Interesting responses so far. There seem to be a few schools that don’t have traditional grades or GPA’s as they are commonly known. Are there any programs/schools that have bachelor’s degree programs that do not have classes as they are commonly known (that is, discrete segments of education that have relatively fixed requirements and fixed schedules)? I have a close friend who is rather intelligent but has had some serious problems in “keeping up” with classwork to the extent that they end up doing poorly and end up needing to repeat the entire class. Are there any schools where the classes are of indefinite “until you finish the work” length, rather than of fixed length and if you fall behind then you get a poor grade? E.g. is there a school where you can simply ask for additional time to prepare for the Organic Chemistry final (instead of the final being on May 10 with no or little flexibility) maybe pay some additional tuition for the extra time, and then take the exam when you feel you are ready? This could be in combination with traditional grades (e.g. A-F with a cumulative GPA) or not.

In a relatively recent post at the “Confessions of a Community College Dean” blog, the blogger (“Dean Dad”) advocates something like what you’re talking about (“The credit hour must die”) and links to an article in The Chronicle of Higher Education about a new for-profit university (New Charter University) that’s trying such a model.

The blog post and some of its comments point out some of the obstacles to this sort of approach.

Bard College at Simon Rock in western Massachusetts is somewhat similar. They accept applicants who have just completed the 10th or 11th grade of high school. They recruited me pretty heavily back in the day but I didn’t take the bait. In retrospect, I think I probably should have gone there.

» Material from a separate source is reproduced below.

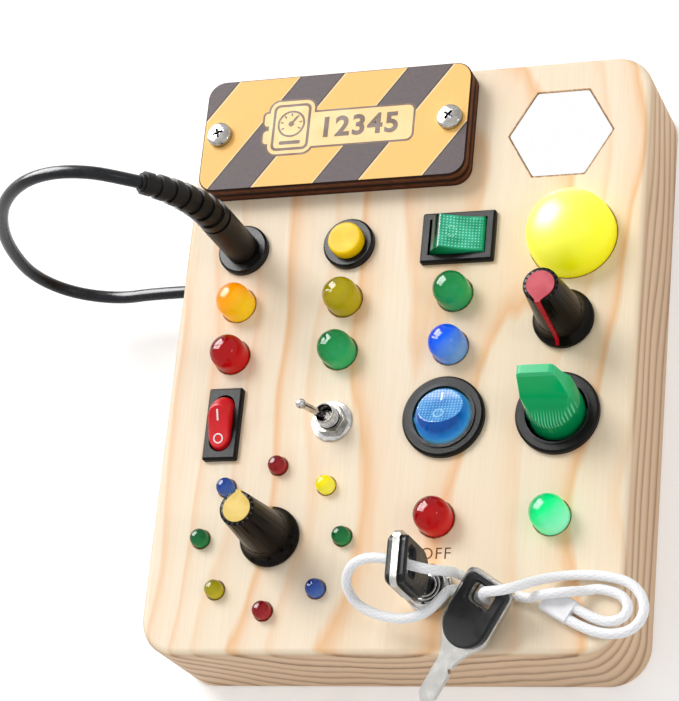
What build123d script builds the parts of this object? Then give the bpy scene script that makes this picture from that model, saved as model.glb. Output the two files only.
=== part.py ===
"""Wooden busy board: a hand-held pine case carrying switches, lamps, knobs, a key switch and a plug lead.

The case lies on its back: X runs across it, Y up its face and Z out of the face. Z = 0 is the
underside of the rim and FACE is the height of the face. Every control is placed by the column and
row that it stands in, and everything that fits a hole takes its size from that hole or the other
way round. Lengths are in millimetres.
"""

from build123d import *
from math import cos, pi, radians, sin, sqrt, tan
import os

# ---------------------------------------------------------------- case
BOARD_W = 134.0          # across
BOARD_H = 171.0          # up the face
BOARD_T = 32.0           # underside to face
CORNER_R = 11.0
FACE_ROUND = 2.0
BACK_ROUND = 1.0
WALL = 6.0               # wood left at the sides
SKIN = 3.5               # wood left behind the face
CAVITY_R = 6.0
PANEL_T = 3.0            # plywood back panel
PANEL_RIM = 3.5          # wood left round the panel
PANEL_RECESS = 0.2
PANEL_GAP = 0.2
SEAT_GAP = 0.2           # round a body pushed into its cut-out

FACE = BOARD_T
UNDER = FACE - SKIN      # underside of the face skin

# ---------------------------------------------------------------- sign
SIGN_W = 80.0
SIGN_H = 35.0
SIGN_T = 7.0
SIGN_R = 5.0
SIGN_EDGE = 0.4
SIGN_MARGIN = (4.0, 1.5)  # from the left and the upper edge of the board
SIGN_AT = (SIGN_MARGIN[0] + (SIGN_W - BOARD_W) / 2, (BOARD_H - SIGN_H) / 2 - SIGN_MARGIN[1])
SIGN_SCREW_INSET = 5.3   # screws from the ends of the sign
SIGN_SCREW_X = SIGN_W / 2 - SIGN_SCREW_INSET
SCREW_HEAD_R = 3.7
SCREW_HEAD_H = 2.4
SCREW_R = 1.75
SCREW_LENGTH = 10.0
SCREW_PLAY = 0.45

# ---------------------------------------------------------------- control grid
# The outer columns keep their distance from the edges; the inner two stand at thirds between them,
# each a little to the right of its third. The rows share out the height below the sign, and the
# steps keep their proportions on a taller or lower board.
COLUMN_MARGIN = (18.1, 20.6)
COLUMN_OVER = (0.1 / 3, 0.8 / 3)
ROW_STEPS = (16.4, 16.6, 15.7, 20.4, 28.5, 19.4, 17.5)
COLUMN_1 = COLUMN_MARGIN[0] - BOARD_W / 2
COLUMN_4 = BOARD_W / 2 - COLUMN_MARGIN[1]
COLUMN_2 = (2 * COLUMN_1 + COLUMN_4) / 3 + COLUMN_OVER[0]
COLUMN_3 = (COLUMN_1 + 2 * COLUMN_4) / 3 + COLUMN_OVER[1]
sign_foot = SIGN_AT[1] - SIGN_H / 2
row_unit = (sign_foot + BOARD_H / 2) / sum(ROW_STEPS)
ROW_TOP, ROW_LAMP_1, ROW_LAMP_2, ROW_SWITCH, ROW_LOW, LOCK_Y = (
    sign_foot - row_unit * sum(ROW_STEPS[:i + 1]) for i in range(len(ROW_STEPS) - 1))
LAMP_RING_SHIFT = (1.6, 15.0)  # from the middle of the first two columns, and from the lock's row
LAMP_RING = ((COLUMN_1 + COLUMN_2) / 2 + LAMP_RING_SHIFT[0], LOCK_Y + LAMP_RING_SHIFT[1])
LAMP_RING_R = 20.5
LAMP_RING_COUNT = 8

# ---------------------------------------------------------------- mirror and warning lamp
MIRROR_SHIFT = (-0.2, -22.5)   # from the middle between sign and right edge, and from the upper edge
MIRROR_AT = ((SIGN_AT[0] + SIGN_W / 2 + BOARD_W / 2) / 2 + MIRROR_SHIFT[0], BOARD_H / 2 + MIRROR_SHIFT[1])
MIRROR_R = 14.7          # to its corners
MIRROR_T = 2.0
MIRROR_RECESS = 0.2
MIRROR_CORNER = 1.0
MIRROR_GAP = 0.25
DOME_SHIFT = (0.8, -1.3)  # from the last column and the top row
DOME_AT = (COLUMN_4 + DOME_SHIFT[0], ROW_TOP + DOME_SHIFT[1])
RED_KNOB_UP = 1.1        # above the middle between dome and paddle
RED_KNOB_Y = (DOME_AT[1] + ROW_SWITCH) / 2 + RED_KNOB_UP
DOME_R = 12.2
DOME_RISE = 2.0          # straight wall above the face
DOME_WALL = 1.5
DOME_FLANGE_R = 13.6
DOME_FLANGE_T = 1.5

# ---------------------------------------------------------------- lamps
LAMP_R = 5.0
LAMP_RISE = 3.8          # straight wall above the face
LAMP_FLANGE_R = 5.7
LAMP_FLANGE_T = 1.5
SMALL_LAMP_R = 2.5
SMALL_LAMP_RISE = 1.6
SMALL_LAMP_FLANGE_R = 2.9
SMALL_LAMP_FLANGE_T = 1.0
LAMP_GAP = 0.1
LEG = 0.5                # square wire
LEG_PITCH = 2.54
LAMP_LEG_LENGTH = 9.0
SMALL_LEG_LENGTH = 4.0
LEG_HOLE_R = 0.5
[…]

Slithy Tove, interesting, and yet not surprising to me about Michael Richards. Evergreen State University in Washington State and New College in Florida would seem to be similar sorts of places, and yet the more or less famous graduates of the two colleges are rather different. The two schools both have no grades and allow the students to study in a wide-ranging and independent fashion. Oddly, though, Evergreen tends to produce oddball arty types who say off-the wall and sometimes offensive things, while New College produces academic types. This isn’t from any tendency of New College students to be straight-laced withdrawn sorts of people. The reputation of New College students is for being, in the words of the community around it, “hippie weirdo freak commie fag junkies.” (My apologies if anyone is offended by those words, but that’s exactly what we were called by the people of the surrounding community.)

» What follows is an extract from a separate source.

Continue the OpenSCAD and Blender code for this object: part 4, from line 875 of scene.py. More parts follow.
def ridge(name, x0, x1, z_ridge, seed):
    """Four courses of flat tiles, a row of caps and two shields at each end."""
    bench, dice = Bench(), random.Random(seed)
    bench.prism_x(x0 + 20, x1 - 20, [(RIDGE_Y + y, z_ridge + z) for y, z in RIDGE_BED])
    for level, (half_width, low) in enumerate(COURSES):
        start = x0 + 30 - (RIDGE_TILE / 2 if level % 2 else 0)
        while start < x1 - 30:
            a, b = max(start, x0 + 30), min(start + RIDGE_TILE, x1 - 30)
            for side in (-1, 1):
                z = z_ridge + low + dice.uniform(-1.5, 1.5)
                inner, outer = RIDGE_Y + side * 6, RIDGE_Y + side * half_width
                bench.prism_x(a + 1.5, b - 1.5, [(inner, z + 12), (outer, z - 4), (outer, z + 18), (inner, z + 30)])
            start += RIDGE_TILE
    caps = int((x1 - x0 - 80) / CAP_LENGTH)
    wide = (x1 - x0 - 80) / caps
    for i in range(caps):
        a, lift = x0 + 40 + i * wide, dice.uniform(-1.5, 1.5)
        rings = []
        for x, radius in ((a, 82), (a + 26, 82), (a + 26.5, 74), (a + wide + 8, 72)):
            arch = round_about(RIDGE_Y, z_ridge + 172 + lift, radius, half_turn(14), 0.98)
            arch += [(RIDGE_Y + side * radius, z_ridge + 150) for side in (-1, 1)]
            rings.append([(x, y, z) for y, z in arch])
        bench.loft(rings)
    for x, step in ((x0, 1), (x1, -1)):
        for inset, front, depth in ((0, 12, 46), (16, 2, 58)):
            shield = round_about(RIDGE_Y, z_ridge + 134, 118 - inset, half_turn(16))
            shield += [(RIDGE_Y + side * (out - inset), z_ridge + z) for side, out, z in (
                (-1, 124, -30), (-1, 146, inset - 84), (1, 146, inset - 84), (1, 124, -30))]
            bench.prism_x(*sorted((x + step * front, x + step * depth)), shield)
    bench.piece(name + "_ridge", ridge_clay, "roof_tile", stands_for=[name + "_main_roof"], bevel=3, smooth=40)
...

How did you find time to be all of those things at once?

Multitasking.

And it looks like some of these “alternate” schools are having difficulty by the big Federal elephant in the room, Financial Aid. Seems that the financial aid that is subsidized by the US Government is heavily accounted for around the idea of the credit hour (which usually maps to “seat time”) and schools where you can race through Organic Chemistry in 3 weeks but take the next two years to get through World History just don’t match up with the government’s accounting methods for funding education. That is, the gov’t seems fine with funding you for “3 credit hours of History”, but doesn’t know what to do when you want to “study History until I pass all the tests and get all my research papers in, which could be next week or it could be on my deathbed with my great-grandchildren driving me back to campus to turn in the final paper”.

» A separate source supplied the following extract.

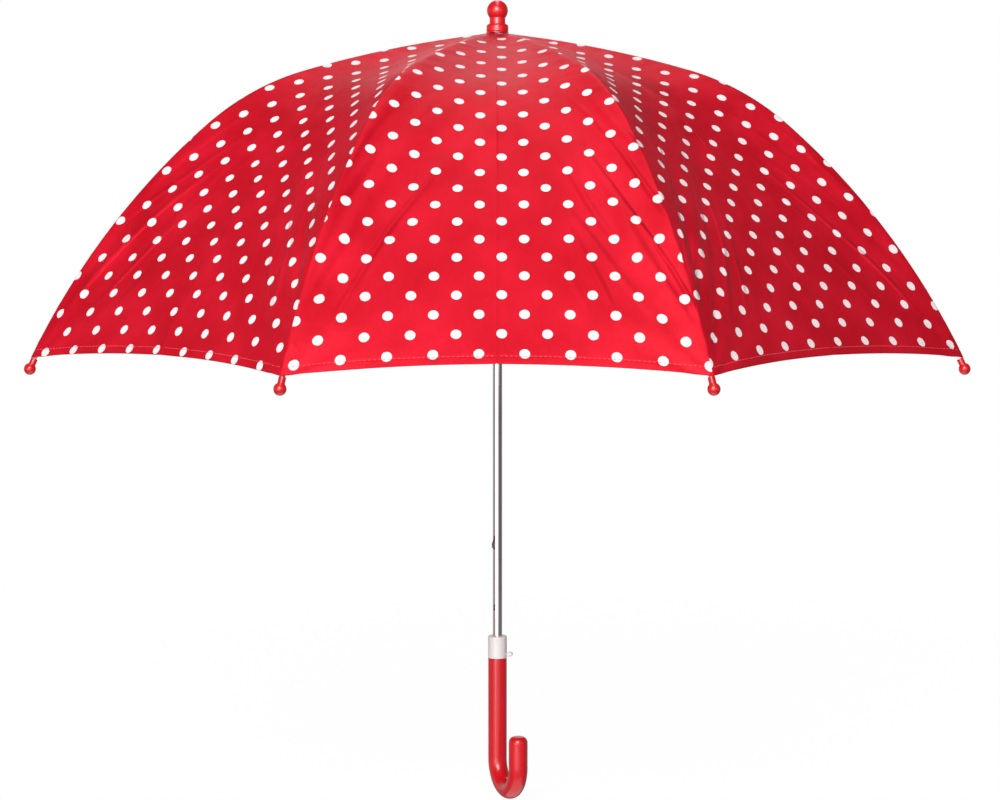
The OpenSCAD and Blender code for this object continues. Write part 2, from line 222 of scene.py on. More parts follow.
def relief(gore, c, s, half):
    """How far the cloth stands off its smooth shape, at c across from mid-gore and s up from the
    hem, where the gore is half wide on each side: crease, seam puckers, corner folds and billow."""
    draw = np.random.default_rng(40 + gore)
    edge = np.maximum(half - np.abs(c), 0)
    crease = CREASE_H * np.exp(-np.abs(c) / CREASE_W) * smooth_step(edge / (25 * MM))
    side = np.where(c > 0, 1.7, 0.0)
    near = edge / PUCKER_W
    wave = sum(np.sin(2 * math.pi * s / (w * MM) + draw.uniform(0, 6.28) + side)
               for w in PUCKER_WAVES)
    pucker = PUCKER_H * wave * near * np.exp(1 - near) * smooth_step(s / (12 * MM))
    # shallow folds that fan out from each corner of the hem
    corner_x, corner_y = edge + 2 * MM, s + 4 * MM
    reach = np.hypot(corner_x, corner_y)
    angle = np.arctan2(corner_y, corner_x)
    fan = CORNER_FOLD_H * np.sin(angle * CORNER_FOLDS + draw.uniform(0, 6.28) + side)
    fan *= (smooth_step(reach / (22 * MM)) * np.exp(-reach / CORNER_FOLD_LEN)
            * smooth_step(edge / (10 * MM)))
    fan = fan + tension(gore, c, s, edge)
    u = np.clip(edge / BILLOW_EDGE, 0, 1)
    billow = BILLOW_H * u * (np.sin(s / 0.031 + draw.uniform(0, 6.28)) * np.cos(c / 0.043)
                             + 0.6 * np.sin(s / 0.067 + c / 0.05 + draw.uniform(0, 6.28)))
    seam_groove = SEAM_GROOVE_H * np.exp(-edge / SEAM_GROOVE_W)
    return crease + pucker + fan + billow * smooth_step(s / 0.03) - seam_groove


def tension(gore, c, s, edge):
    """Long soft folds that the stretched cloth draws up from the lower seams on each side."""
    total = 0
    for side, sign in enumerate((-1, 1)):
        draw = np.random.default_rng(400 + 10 * gore + side)
        strength = TENSION.get((gore, sign), draw.uniform(0.35, 0.8))
        for _ in range(3):
            foot = draw.uniform(-30, 30) * MM
            x, y = np.where(c * sign > 0, edge, 1.0), s - foot
            angle = np.arctan2(x, np.maximum(y, 0.001))
            reach = np.hypot(x, np.maximum(y, 0))
            turn = angle * draw.uniform(9, 15) + draw.uniform(0, 3.14)
            wave = 1 - 2 * np.sqrt(np.sin(turn) ** 2 + 0.03)
            fade = (smooth_step(reach / (60 * MM)) * np.exp(-(reach / TENSION_LEN) ** 2)
                    * smooth_step(edge / (14 * MM)) * smooth_step(y / (30 * MM))
                    * (1 - smooth_step((angle - TENSION_LEAN) / 0.4)))
            total = total + TENSION_H * strength * wave * fade * (c * sign > 0)
    return total


def centre_line(count=400):
    """Arc length up from mid-hem along the middle of a gore, as a table over share."""
    t = np.linspace(CLOTH_TOP, 1, count)
    x, z, slope = rib_at(t)
    level = CLOTH_OUT - dip(t)
    x = (x + level * np.sin(slope)) * math.cos(HALF_GORE)
    z = z + level * np.cos(slope)
    run = np.concatenate([[0], np.cumsum(np.hypot(np.diff(x), np.diff(z)))])
    return t, np.interp(hem_share(0), t, run) - run


CENTRE_T, CENTRE_S = centre_line()


def cloth(gore, t, a, drop=0.0):
    """Points of a gore's cloth for shares t of the rib's length and a from -1 at the seam over the
    gore's own rib to 1 at the next one, drop below the outer face; and (c, s), their place across
    and up the flat cloth from the middle of its hem."""
    t, a = np.broadcast_arrays(np.asarray(t, float), np.asarray(a, float))
    rib_x, rib_z, slope = rib_at(t)
    seam = half_width(rib_x, slope)
    c = a * seam
    # the cloth is drawn down along its seams, so the print's rows hang lower there
    s = np.interp(t, CENTRE_T, CENTRE_S) + DRAWN_DOWN * (t * a) ** 2
    level = CLOTH_OUT - dip(t) * (1 - a ** 2) + relief(gore, c, s, seam) - drop
    out = (rib_x + level * np.sin(slope)) * math.cos(HALF_GORE)
    z = rib_z + level * np.cos(slope)
    azimuth = PITCH * (gore - 1) + HALF_GORE
    x = out * math.cos(azimuth) - c * math.sin(azimuth)
    y = out * math.sin(azimuth) + c * math.cos(azimuth)
    return np.stack([x, y, z], -1), np.stack([c, s], -1)


def chord_frame(points, rib):
    """Points as (along the rib's chord, outwards from it, aside from it), from the rib's hinge."""
    azimuth = PITCH * (rib - 1)
    x = points[..., 0] * math.cos(azimuth) + points[..., 1] * math.sin(azimuth) - HINGE_R
    y = points[..., 1] * math.cos(azimuth) - points[..., 0] * math.sin(azimuth)
    z = points[..., 2] - HINGE_Z
    return (x * math.cos(CHORD) - z * math.sin(CHORD),
            x * math.sin(CHORD) + z * math.cos(CHORD), np.abs(y))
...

Interesting. Are there any good resources to understand why? I did some reading on Montessori and it seems that Montessori herself concentrated on very basic education like reading and basic arithmetic and educators have struggled to some extent to apply her techniques to high school, but it’s not exactly clear if the problem is a fundamental/fatal mismatch between curriculum/subject matter and the techniques or if is due to lack of interest, planning, investment, vision, or $. Has there ever been any substantial effort to establish a Montessori or Waldorf university where someone (e.g. an administrator or professor) reached an impasse where they found that an element of the college curriculum just didn’t translate and so the school floundered/shut down/failed to open/got eviscerated by your mom/whatever, or has nobody tried?

I’m an Evergreen grad (“What do you say to a Greener wearing a suit?” “Will the defendant please rise.”). Some notes about what makes it different:
-No grades, as stated before; only evaluations.
-Each course gets evaluated three ways. The prof evaluates the student; the student evaluates the prof; and the student evaluates the student. They’re all supposed to be narrative and several paragraphs long.
-The closest I ever came to a grade was in a course where the prof wanted to assign numbers 1-6 to essays based on a rubric. I led something of a rebellion–not because I was scoring low (I consistently scored 5-6), but because I felt that I wasn’t getting my money’s worth out of the prof, because I wanted good solid feedback, and a number felt like a copout.
-No majors. This one is difficult to explain, so I tend to fudge and tell people I have a BA majoring in political economy, which is what I’d have at another school.
-No required courses. Once you have 180 credits, you can get a BA; if something like 45 of those are in upper-level science courses, you can get a BS.
-No required advisor. I visited the advising office a few times, but many folks didn’t.
-Courses tended to be 16 credits: you’d take one class all quarter. For example, one course was called “Political Economy and Social Change,” and it incorporated economics, history, current events, political science, etc., and was taught to a cohort of 80 students by 4 professors. Another popular course was called “From Data to Information”; I never took it, but it was the go-to course for computer science folks, and it was 16 credits.
-That last point is a lie: a majority of course were actually 32-48 credits, lasting two or three quarters. Taking a class was a major commitment.

Note that I graduated 15 years ago, so some of this may have changed. Some of it was brilliant, some of it was not (the lack of required advisors was a mistake, IMO).

Speaking as someone who went to a Montessori pre-school, what I remember from the method and guidance is, at its basic, something that already happens in college. Namely, progress at your own pace, in what interests you. That is something that should come very much naturally at college level. I mean, I majored in what I wanted, look at the required courses and took the electives I wanted, and did independent study. You don’t need a specific different Montessory-type college because a lot of what at the end a Montessori student does is what an adult college student is supposed to do, anyways.

I went to a traditional college (UF), and seldom saw my advisor and/or administrative office (usually to ask them to increase my credit load per semester).